SOAK: Mumbai in an Estuary
MUMBAI, July 15, 2009 - SOAK is an unprecedented way of looking at Mumbai’s terrain and the history of its making. It images the sea and the monsoon not as enemies and agents of flood, but as inevitable partners in the shaping of the ground of settlement. These are identities that Mumbai lives with, wonders at and delights in.
Mumbai is accustomed to being soaked by the monsoon. The rains of July 26, 2005, however, flooded the city. Hundreds died and property wasted as parts of Mumbai went under several feet of water for days on end.
Soak to flood is a profound shift. It makes an enemy of a friend even if it is a friend who is not always welcome. People are now advised to carry hammers to break the windows of their cars in case their automatic systems fail in high water; administrators and engineers work over-time to drain the monsoon off the land as fast as possible. Waiting for the monsoon is increasingly understood as readying for battle.

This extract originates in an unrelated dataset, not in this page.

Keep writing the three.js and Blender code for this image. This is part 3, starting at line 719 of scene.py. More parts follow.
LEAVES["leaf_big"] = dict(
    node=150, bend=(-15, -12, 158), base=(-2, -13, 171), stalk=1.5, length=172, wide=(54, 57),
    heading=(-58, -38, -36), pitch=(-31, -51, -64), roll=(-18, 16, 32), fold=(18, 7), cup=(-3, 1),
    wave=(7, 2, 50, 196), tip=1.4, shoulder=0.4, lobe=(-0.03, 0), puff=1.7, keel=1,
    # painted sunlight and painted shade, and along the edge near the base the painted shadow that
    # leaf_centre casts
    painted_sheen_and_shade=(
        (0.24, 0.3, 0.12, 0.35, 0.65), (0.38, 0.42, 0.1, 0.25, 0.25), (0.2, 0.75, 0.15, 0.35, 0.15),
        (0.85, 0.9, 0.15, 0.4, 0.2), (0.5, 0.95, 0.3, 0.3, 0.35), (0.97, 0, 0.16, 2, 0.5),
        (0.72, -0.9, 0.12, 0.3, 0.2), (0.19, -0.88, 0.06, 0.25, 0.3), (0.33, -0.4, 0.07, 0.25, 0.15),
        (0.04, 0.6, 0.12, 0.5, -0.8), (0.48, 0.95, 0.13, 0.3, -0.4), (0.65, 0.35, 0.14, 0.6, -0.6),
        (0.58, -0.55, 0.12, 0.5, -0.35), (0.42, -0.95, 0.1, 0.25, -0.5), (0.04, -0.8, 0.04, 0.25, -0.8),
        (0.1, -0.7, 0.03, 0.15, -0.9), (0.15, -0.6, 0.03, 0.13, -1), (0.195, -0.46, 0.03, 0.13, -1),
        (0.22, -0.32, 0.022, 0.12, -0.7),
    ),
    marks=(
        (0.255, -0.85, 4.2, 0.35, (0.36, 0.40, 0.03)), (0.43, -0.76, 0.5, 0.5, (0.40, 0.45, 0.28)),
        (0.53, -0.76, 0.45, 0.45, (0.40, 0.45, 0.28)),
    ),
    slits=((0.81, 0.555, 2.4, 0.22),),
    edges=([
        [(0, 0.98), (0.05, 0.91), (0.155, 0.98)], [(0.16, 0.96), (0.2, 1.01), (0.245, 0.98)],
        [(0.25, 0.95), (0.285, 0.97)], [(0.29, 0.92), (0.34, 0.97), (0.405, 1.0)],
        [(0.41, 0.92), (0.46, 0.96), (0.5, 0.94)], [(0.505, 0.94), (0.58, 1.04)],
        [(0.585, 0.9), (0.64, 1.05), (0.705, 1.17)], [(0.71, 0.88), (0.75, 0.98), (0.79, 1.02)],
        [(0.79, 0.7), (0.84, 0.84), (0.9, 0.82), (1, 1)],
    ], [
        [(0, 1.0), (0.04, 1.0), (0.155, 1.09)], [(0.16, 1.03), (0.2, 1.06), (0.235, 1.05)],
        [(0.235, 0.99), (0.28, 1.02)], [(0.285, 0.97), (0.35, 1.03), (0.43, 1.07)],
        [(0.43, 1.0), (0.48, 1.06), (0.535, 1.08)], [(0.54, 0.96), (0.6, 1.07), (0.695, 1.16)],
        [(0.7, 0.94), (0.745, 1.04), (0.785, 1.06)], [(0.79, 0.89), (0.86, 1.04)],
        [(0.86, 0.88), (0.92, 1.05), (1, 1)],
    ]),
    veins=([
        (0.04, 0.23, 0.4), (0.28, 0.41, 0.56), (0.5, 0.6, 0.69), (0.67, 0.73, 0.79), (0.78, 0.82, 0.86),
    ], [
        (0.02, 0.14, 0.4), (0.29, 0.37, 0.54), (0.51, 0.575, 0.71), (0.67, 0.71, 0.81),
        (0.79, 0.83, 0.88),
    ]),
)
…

As much as the events of July 26, 2005 played an important role in the shift to flood, the war against the monsoon has been long coming. SOAK investigates the origins of this war and traces its history through colonial representations. Displays include the tentative if artful drawings of the coastline in early European maps rooted in the belief that a hard line separates land from sea and that view the monsoon as a spoiler of "fair-weather landscape."

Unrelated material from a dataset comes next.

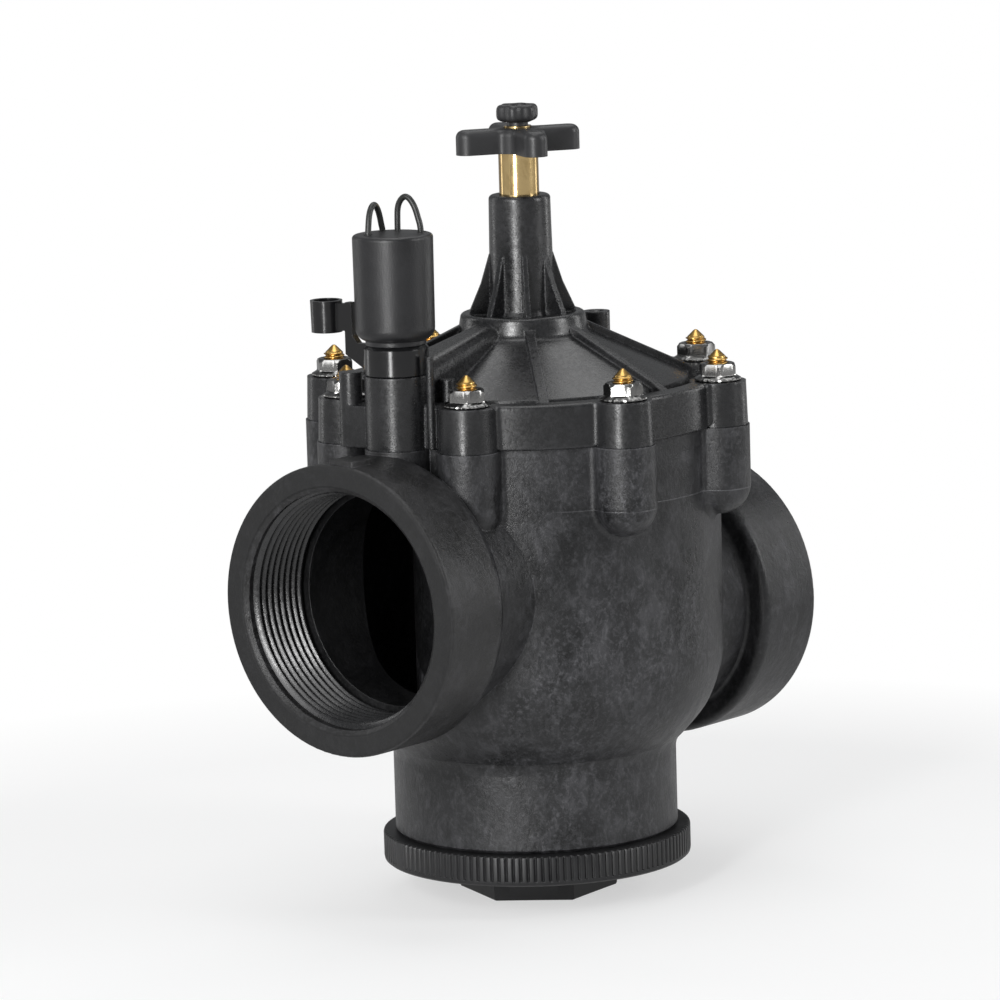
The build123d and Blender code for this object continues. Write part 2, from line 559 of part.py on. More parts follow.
# ---------------------------------------------------------------------------
# Bleed lever: turning collar with spigot, arm and finger pad
# ---------------------------------------------------------------------------
with BuildPart() as bleed_lever:
    with BuildSketch(Plane.XZ):
        with BuildLine():
            Polyline((SOL_X + 5.2, 199.0), (SOL_X + 8.3, 199.0), (SOL_X + 8.3, 201.6), (SOL_X + 6.7, 201.6),
                     (SOL_X + 6.7, 203.8), (SOL_X + 8.3, 203.8), (SOL_X + 8.3, Z_BASE + 0.1), (SOL_X + COLLAR_R - 0.5, Z_BASE + 0.1),
                     (SOL_X + COLLAR_R, Z_BASE + 0.6), (SOL_X + COLLAR_R - 0.1, Z_COLLAR - 1.2), (SOL_X + COLLAR_R - 1.2, Z_COLLAR),
                     (SOL_X + 6.05, Z_COLLAR), (SOL_X + 6.05, 208.0), (SOL_X + 5.2, 208.0), close=True)
        make_face()
    revolve(axis=Axis((SOL_X, 0, 0), (0, 0, 1)))
    # radial web and upright arm
    with BuildSketch(Plane(origin=(SOL_X, 0, 0), x_dir=(0, -1, 0), z_dir=(-1, 0, 0))):
        with BuildLine():
            Polyline((9.0, Z_BASE + 0.2), (12.6, Z_BASE + 0.2), (23.2, 212.6), (23.2, 221.2), (28.5, 221.2), (28.5, 231.2),
                     (23.2, 231.2), (22.6, 231.9), (20.4, 231.9), (19.9, 231.2), (19.6, 219.6), (17.4, Z_COLLAR - 0.6), (9.0, Z_COLLAR - 0.9),
                     (9.0, Z_BASE + 0.2))
        make_face()
    extrude(amount=1.4, both=True)
    # finger pad with a hollow top
    with Locations((SOL_X, -33.0, 220.2)):
        Cone(5.75, 6.0, 11.8, align=(Align.CENTER, Align.CENTER, Align.MIN))
    with Locations((SOL_X, -33.0, 229.0)):
        Cylinder(4.7, 4.0, align=(Align.CENTER, Align.CENTER, Align.MIN), mode=Mode.SUBTRACT)
    # keep the centre bore open
    with Locations((SOL_X, 0, 198.0)):
        Cylinder(5.2, 25.0, align=(Align.CENTER, Align.CENTER, Align.MIN), mode=Mode.SUBTRACT)
    with Locations((SOL_X, 0, 208.0)):
        Cylinder(6.05, 25.0, align=(Align.CENTER, Align.CENTER, Align.MIN), mode=Mode.SUBTRACT)
finish(bleed_lever.part, "bleed_lever")

with BuildPart() as lever_o_ring:
    with Locations((SOL_X, 0, 202.7)):
        Torus(7.52, 0.8)
finish(lever_o_ring.part, "lever_o_ring")

# ---------------------------------------------------------------------------
# Solenoid
# ---------------------------------------------------------------------------
LAT = (-0.632, 0.775)   # direction across the stack along which the leads loop
DEP = (0.775, 0.632)


def lead_point(lat, dep, z):
    return (SOL_X + lat * LAT[0] + dep * DEP[0], lat * LAT[1] + dep * DEP[1], z)


LEADS = [
    [lead_point(-8.9, 3.0, 255.6), lead_point(-8.6, 2.4, 261.5), lead_point(-7.8, 0.2, 266.9), lead_point(-6.5, -2.9, 268.7),
     lead_point(-5.0, -6.0, 266.0), lead_point(-4.0, -8.0, 260.5), lead_point(-3.7, -8.6, 255.6)],
    [lead_point(1.8, -9.2, 255.6), lead_point(1.9, -9.2, 263.8), lead_point(2.9, -8.6, 269.0), lead_point(5.0, -7.3, 270.9),
     lead_point(7.5, -5.7, 268.8), lead_point(9.5, -4.3, 263.2), lead_point(10.4, -3.6, 255.6)],
]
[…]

SOAK, on the other hand, situates Mumbai in a fluid threshold between land and sea, a shifting saline and fresh water gradient of creeks, and a monsoon surface of holdings. The ground between land and sea is understood to be a filter in section drawings, photo-works and models that present this alternative representation of Mumbai’s terrain. And twelve fresh proposals provoke us to rethink the larger terrain of the Mithi that reaches down from the Sanjay Gandhi National Park to historic forts along what used to be the Mahim creek.
SOAK is an invitation to dialogue with plans for a resilient Mumbai. It showcases design interventions that holds waters rather than channel it out to sea; that work with the gradient of an estuary. It calls for visualizing the city as a fluid field of rain-soaked surfaces, monsoon holdings and overflows, of public-private negotiations. The exhibition also includes a "collective memory" installation, approximately 72 historic maps and illustrations and 90 new drawings and photographic works done by Mathur and da Cunha.

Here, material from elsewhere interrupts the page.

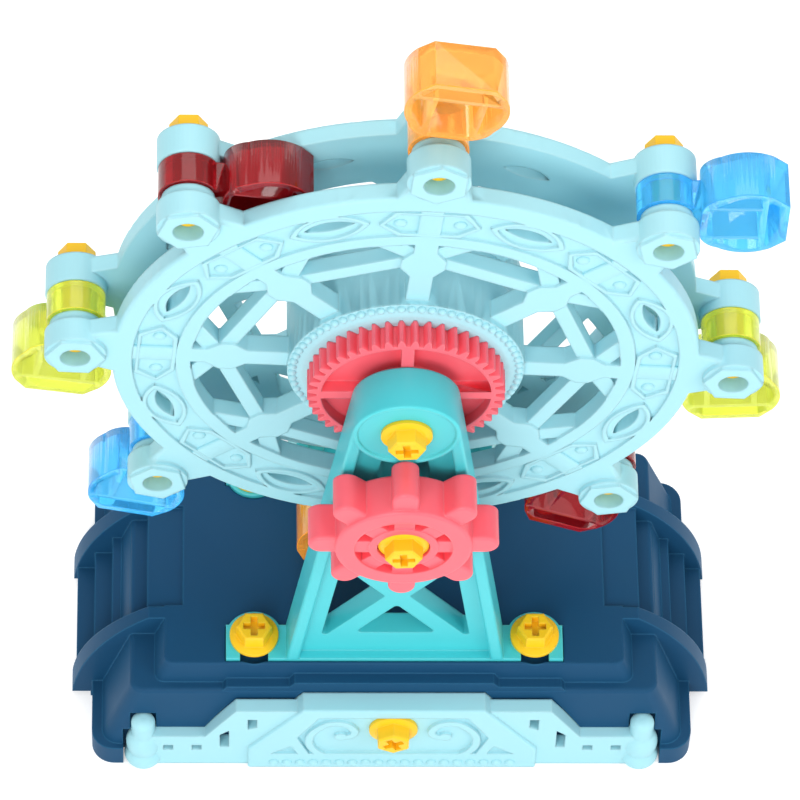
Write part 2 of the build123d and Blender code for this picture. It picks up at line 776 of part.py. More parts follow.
# ---------------------------------------------------------------- wheel
def disc_outline():
    """Openwork disc seen along the axle: rim, spokes, chord bars, braces and pivot arms."""
    chord_outer = chord_apothem + chord_width / 2
    chord_inner = chord_apothem - chord_width / 2
    near = sqrt(rim_radius ** 2 - arm_half ** 2) - 1
    reach = pivot_boss_d / 2
    with BuildSketch(Plane.XY) as outline:
        Circle(rim_radius)
        Circle(ring_inner, mode=Mode.SUBTRACT)
        RegularPolygon(chord_outer, pivot_count, major_radius=False)
        RegularPolygon(chord_inner, pivot_count, major_radius=False, mode=Mode.SUBTRACT)
        with PolarLocations(0, pivot_count):
            with Locations(((hub_radius + ring_inner) / 2, 0)):
                Rectangle(ring_inner - hub_radius + 4, spoke_width)
            with Locations((node_radius, 0)):
                add(polygon((-node_length / 2, -spoke_width / 2), (-node_length / 6, -node_half),
                            (node_length / 6, -node_half), (node_length / 2, -spoke_width / 2),
                            (node_length / 2, spoke_width / 2), (node_length / 6, node_half),
                            (-node_length / 6, node_half), (-node_length / 2, spoke_width / 2)))
            for side in (-1, 1):
                foot = (node_radius + 2.2, 0)
                head = polar(ring_inner + 2, side * brace_angle)
                run = hypot(head[0] - foot[0], head[1] - foot[1])
                with Locations(Location(((foot[0] + head[0]) / 2, (foot[1] + head[1]) / 2, 0),
                                        (0, 0, degrees(atan2(head[1], head[0] - foot[0]))))):
                    Rectangle(run, brace_width)
            add(polygon((near, -arm_half), (pivot_radius - 4, -reach * 0.885),
                        (pivot_radius, -reach * 0.9), (pivot_radius, reach * 0.9),
                        (pivot_radius - 4, reach * 0.885), (near, arm_half)))
            with Locations((pivot_radius, 0)):
                Circle(pivot_boss_d / 2)
    return outline.sketch


def leaf_outline(half_angle, width):
    """Pointed oval lying along the rim, centred midway between two spokes."""
    with BuildSketch(Plane.XY) as outline:
        with BuildLine():
            a = polar(band_middle, pitch / 2 - half_angle)
            b = polar(band_middle, pitch / 2 + half_angle)
            ThreePointArc(a, polar(band_middle + width / 2, pitch / 2), b)
            ThreePointArc(b, polar(band_middle - width / 2, pitch / 2), a)
        make_face()
    return outline.sketch


def panel_outline(inset):
    """Pentagon panel across a spoke in the ornamental band."""
    low = band_inner + 0.6 + inset
    high = band_outer - 0.5 - inset
    half = panel_angle * 0.66
    with BuildSketch(Plane.XY) as outline:
        with BuildLine():
            Polyline(polar(low, half - inset * 0.8), polar(band_middle - 1, panel_angle - inset),
                     polar(high, half - inset * 0.8), polar(high, inset * 0.8 - half),
                     polar(band_middle - 1, inset - panel_angle),
                     polar(low, inset * 0.8 - half), close=True)
        make_face()
    return outline.sketch


def wheel_half(front):
    """One half of the wheel on the viewer's side: disc, half hub drum and pivot bosses."""
    flat = disc_outer - band_recess
    top = boss_front - front_lip if front else boss_rear
    with BuildPart() as half:
        with BuildSketch(wheel_plane(disc_inner)):
            add(disc_outline())
        extrude(amount=disc_thickness)
        fillet(half.faces().sort_by(Axis.Y)[0].outer_wire().edges(), rim_round)
        with BuildSketch(wheel_plane(disc_inner)):
            with PolarLocations(0, pivot_count):
                add(leaf_outline(slot_angle, slot_width))
        extrude(amount=disc_thickness, mode=Mode.SUBTRACT)
        # sunk ornamental band with raised leaf and pentagon borders
        with BuildSketch(wheel_plane(flat)):
            Circle(band_outer)
            Circle(band_inner, mode=Mode.SUBTRACT)
            with PolarLocations(0, pivot_count):
                add(leaf_outline(leaf_angle, leaf_width), mode=Mode.SUBTRACT)
                add(leaf_outline(leaf_angle - 1.6, leaf_width - 2 * lip_width))
                add(panel_outline(0), mode=Mode.SUBTRACT)
                add(panel_outline(lip_width))
        extrude(amount=band_recess + 1, mode=Mode.SUBTRACT)
        # hub drum, open inside, with a sloped bead seat round its face
        with BuildSketch(Plane(origin=(0, 0, axle_height), x_dir=(1, 0, 0), z_dir=(0, 0, 1))):
            with BuildLine():
                Polyline((hub_bore_r, 0), (hub_bore_r, -hub_face), (hub_face_radius, -hub_face),
                         (hub_radius, -hub_edge), (hub_radius, 0), (hub_radius - hub_wall, 0),
                         (hub_radius - hub_wall, hub_wall - hub_edge),
                         (hub_bore_r + hub_bore_wall, hub_wall - hub_edge),
                         (hub_bore_r + hub_bore_wall, 0), close=True)
            make_face()
        revolve(axis=Axis((0, 0, axle_height), (0, 1, 0)))
        # pivot bosses
        with BuildSketch(wheel_plane(disc_inner)):
            with PolarLocations(pivot_radius, pivot_count):
                Circle(pivot_boss_d / 2)
        extrude(amount=top - disc_inner)
        if front:
            chamfer(half.edges().group_by(Axis.Y)[0], front_boss_round)
        with BuildSketch(wheel_plane(boss_inner)):
            with PolarLocations(pivot_radius, pivot_count):
                Circle((front_spacer_d if front else pivot_boss_d) / 2)
        extrude(amount=disc_inner - boss_inner)
        if front:
            with BuildSketch(wheel_plane(top)):
                with PolarLocations(pivot_radius, pivot_count):
                    RegularPolygon(front_lip_flats / 2, 6, major_radius=False, rotation=0)
            extrude(amount=front_lip)
        with BuildSketch(wheel_plane(boss_inner)):
            with PolarLocations(pivot_radius, pivot_count):
                Circle(pin_bore_r)
        extrude(amount=boss_front, mode=Mode.SUBTRACT)
    return half.part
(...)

This project offers a new vocabulary for living with the monsoon and the sea. It endeavors to transform the increasingly shrill language of fear, anxiety, and dread that marks our reception of the rains in Mumbai today. Rather than fighting the monsoon, this exhibition encourages us, once again, to design with and enjoy the soak.
Authors/ Artists: Anuradha Mathur / Dilip da Cunha initiated SOAK as a public exhibition and book aimed at recovering and inventing ways of inhabiting Mumbai as a monsoon and estuarine landscape. They believe that this can only happen on the ground of new visualizations of a rich and varied coast and terrains within Mumbai that demand new readings and by extension fresh design attitudes. Mathur and da Cunha are designers, artists, and educators. They are authors of two major books and exhibitions: Mississippi Floods: Designing a Shifting Landscape (Yale University Press, 2001) and Deccan Traverses: The Making of Bangalore’s Terrain (Rupa & Co., 2006). They are faculty at the School of Design, University of Pennsylvania in Philadelphia.
Director: Kavita Khanna has been with SOAK since its inception three years ago. As a Mumbaikar she is deeply concerned with the need for innovative design ideas to deal with the city, its problems and potential. Kavita is a barrister of Law from Lincolns Inn, U.K.
Exhibition & Book Design: Trapeze is the multi-disciplinary design consultancy that worked closely with the authors to give the exhibition a striking milieu. They have also designed the print collateral and the accompanying book, and created a web presence for SOAK.
Sound design: Rajivan Ayyappan is a sound artist who has recorded the sounds of the Mithi, and designed a sound installation that will complement the Exhibition.
Exhibition opens: Tuesday, June 23, 2009. On view till: Sunday, August 23, 2009
Venue: National Gallery of Modern Art (NGMA), Mumbai.